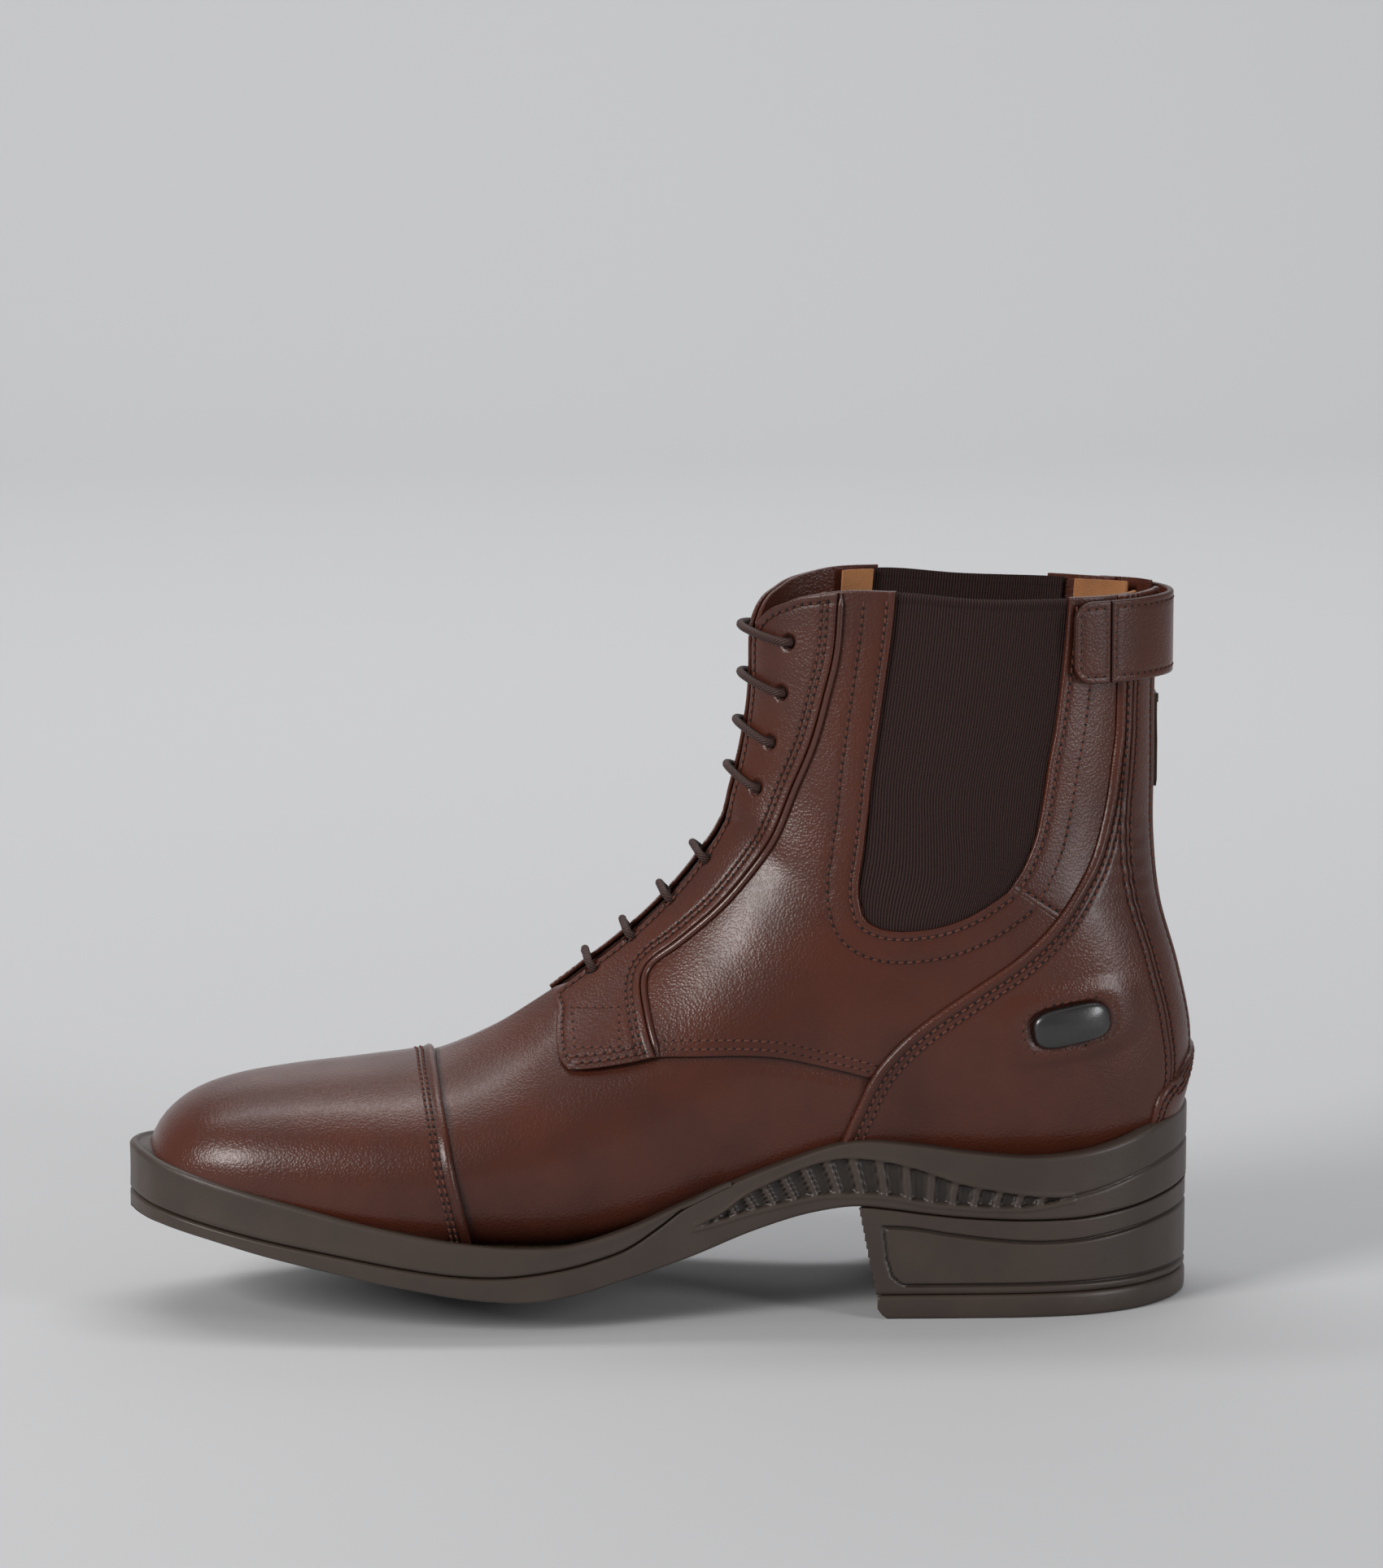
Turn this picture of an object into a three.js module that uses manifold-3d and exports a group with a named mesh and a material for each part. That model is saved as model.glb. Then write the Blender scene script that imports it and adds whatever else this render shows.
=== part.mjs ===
// A laced paddock riding boot: right foot, toe towards -X, heel towards +X, inner (medial) side at -Y.
// Millimetres, +Z up, origin on the ground below the middle of the boot.
// The upper is built in layers over one last surface: lining, stiffeners and elastic, base leather, overlays.
import * as THREE from "three";
import { mergeVertices } from "three/addons/utils/BufferGeometryUtils.js";
import Module from "manifold-3d";

const wasm = await Module();
wasm.setup();

// ---------------------------------------------------------------- driving dimensions
const GAP = 0.3; // clearance between neighbouring pieces
const LEATHER = 1.3; // base leather of vamp and quarters
const OVERLAY = 1.2; // toe cap, facings, heel covers, back strips
const ELASTIC = 1.1; // gussets, stiffeners and zip tapes
const LINING = 1.0;
const TONGUE = 2.4; // padded tongue
const TONGUE_HALF = 21;
const FOOTBED = 3.2; // removable insole
const PATCH = 1.0; // heel patch over the back seam

const THROAT = 5; // half width of the gap between the facings
const LACE = 2.2; // lace diameter
const LACE_CLEAR = 2.2; // a punched hole is this much wider than the lace
const LACE_HOLE = LACE + LACE_CLEAR;
const LACE_SWERVE = LACE + 0.5; // the runs pass the holes between by this much

const ZIP_HALF = 5; // half width of the slot between the back strips
const TEETH_HALF = 3.2;
const TEETH_GAP = 0.75; // the slider's web runs in this half gap
const TOOTH_PITCH = 2.4;
const TAPE_HALF = 13;
const ZIP_BOTTOM = 66;
const ZIP_TOP = 170;
const ZIP_SPLIT = 163.5; // the slider's rest: its web is above the top tooth

const TAB_LOW = 174.5;
const TAB_HIGH = 197.2;
const TAB_THICK = 1.8;
const TAB_STITCH = 121.8; // where the strap is sewn down, and its hinge
const TAB_CORNER = 5; // how far the rounded corners reach
const SNAP_PLACE = [113.5, 186];
const SNAP_RADIUS = 5;
const SNAP_POST = 1.1;

const HEEL_LIFT = 6.6; // rubber top piece under the heel block
const SHANK_LENGTH = 96;
const SHANK_WIDTH = 14;
const SHANK_THICK = 1.4;

const SPUR_CENTRE = [110, 81.5];
const SPUR_SIZE = [20.5, 10.4];
const SPUR_TILT = 9; // degrees
const SPUR_PROUD = 2.2;

// Depths of the layers, measured outwards from the outer face of the base leather.
const BASE = [-LEATHER, 0];
const OVER = [GAP, GAP + OVERLAY];
const PATCHED = [OVER[1] + GAP, OVER[1] + GAP + PATCH];
const UNDER = [BASE[0] - GAP - ELASTIC, BASE[0] - GAP];
const LINED = [UNDER[0] - GAP - LINING, UNDER[0] - GAP];
const LACE_INSIDE = BASE[0] - LACE / 2 - 1.2; // the runs behind the facing
const TONGUE_FACE = LACE_INSIDE - LACE / 2 - 0.5; // the tongue lies clear under the runs
const TONGUED = [TONGUE_FACE - TONGUE, TONGUE_FACE];
const SOCKED = [LINED[0] - GAP - FOOTBED, LINED[0] - GAP];
const SOLE_SEAT = OVER[1] + GAP; // the sole's cup clears the overlays
const LACE_OUTSIDE = OVER[1] + LACE / 2 + 0.5; // the bars across the throat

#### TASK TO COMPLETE
Scan the lines above for "three", then copy every one that has it.

#### SOLUTION TO THE PROBLEM
Turn this picture of an object into a three.js module that uses manifold-3d and exports a group with a named mesh and a material for each part. That model is saved as model.glb. Then write the Blender scene script that imports it and adds whatever else this render shows.
import * as THREE from "three";
import { mergeVertices } from "three/addons/utils/BufferGeometryUtils.js";